The divisions between east and west Berlin remain evident (architecturally, economically, socially, etc.), and there’s nothing like walking through Prenzlauerberg, Friedrichshain, and Kreuzberg to get a sense—notwithstanding the inevitable inroads of gentrification—of the politics of place in Berlin. Start at the Fernsehturm, the giant TV tower in Alexanderplatz (unrecognizable, thanks to Erich Honecker, from the descriptions of Döblin, or the images of Fassbinder), and walk south-east along Karl-Marx Strasse to the edge of Friedrichshain (now the artsy, bohemian centre of the city, it seems), and you’ll see what I mean.
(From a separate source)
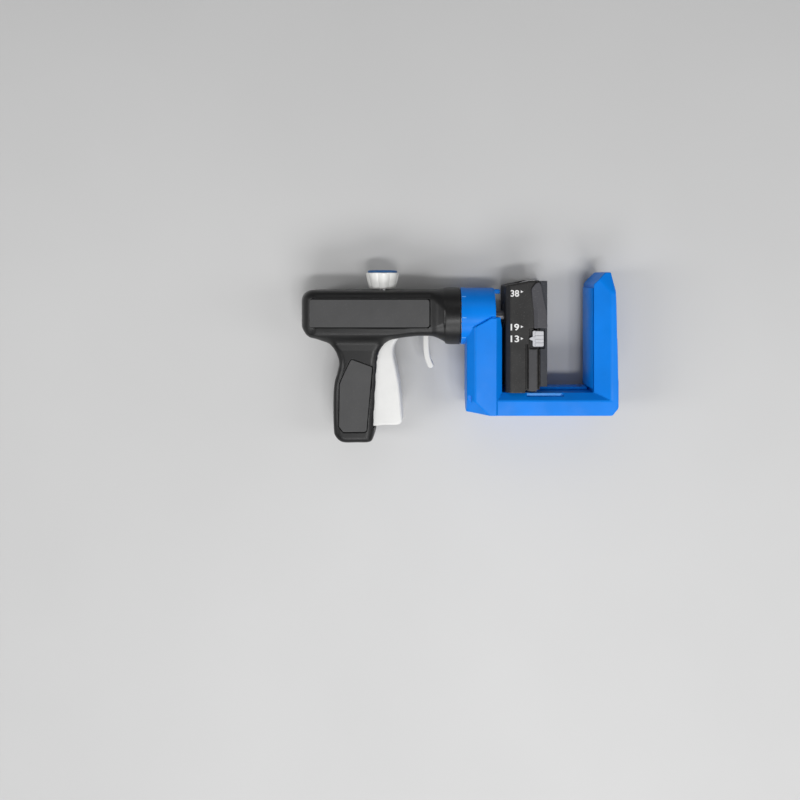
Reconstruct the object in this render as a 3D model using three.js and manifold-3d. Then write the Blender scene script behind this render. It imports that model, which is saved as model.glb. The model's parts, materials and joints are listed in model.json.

Performance-wise, I fulfilled my one desired goal in coming to Berlin—to see something by Brecht at the home of the Berliner Ensemble, the baroque theatrical pile in Mitte, on the north side of the Spree, that Bert and Helene made their own in 1954, following their return to the city five years earlier. We chose well: Robert Wilson’s production of Brecht and Weill’s Die Dreigroschenoper. It helped, of course, that we already knew the story. We could thus relax about not catching all of the German (very little, in fact, despite the language classes we took this spring), and concentrate instead on Wilson’s wonderfully minimalist/expressionist staging, and the magnificent performances and voices of the leads (particularly the women: Polly, Jenny, Mrs. Peachum, and Lucy). I’m still too overwhelmed to dissect it fully, so the following photo will have to suffice.
An interesting irony re the Brecht show: down the street, Mel Brooks’ musical confection, The Producers, with its parody of a musical-within-a-musical, Springtime for Hitler, has just opened at the Admirals Palast. The news has been filled with all sorts of stories about what this signals about German Vergangenheitbeswältigung: is an embracing of a comic satire that deals with Nazis and the Holocaust a sign that historical expatiation has finally been achieved? Perhaps a partial answer to this question can be found in the fact that on the banners used to promote the production, and meant to represent Nazi heraldry, pretzels have been substituted where normally one would find swastikas. This because of a still-in-effect constitutional ban (dating to 1946) on the public display of the symbol in the country.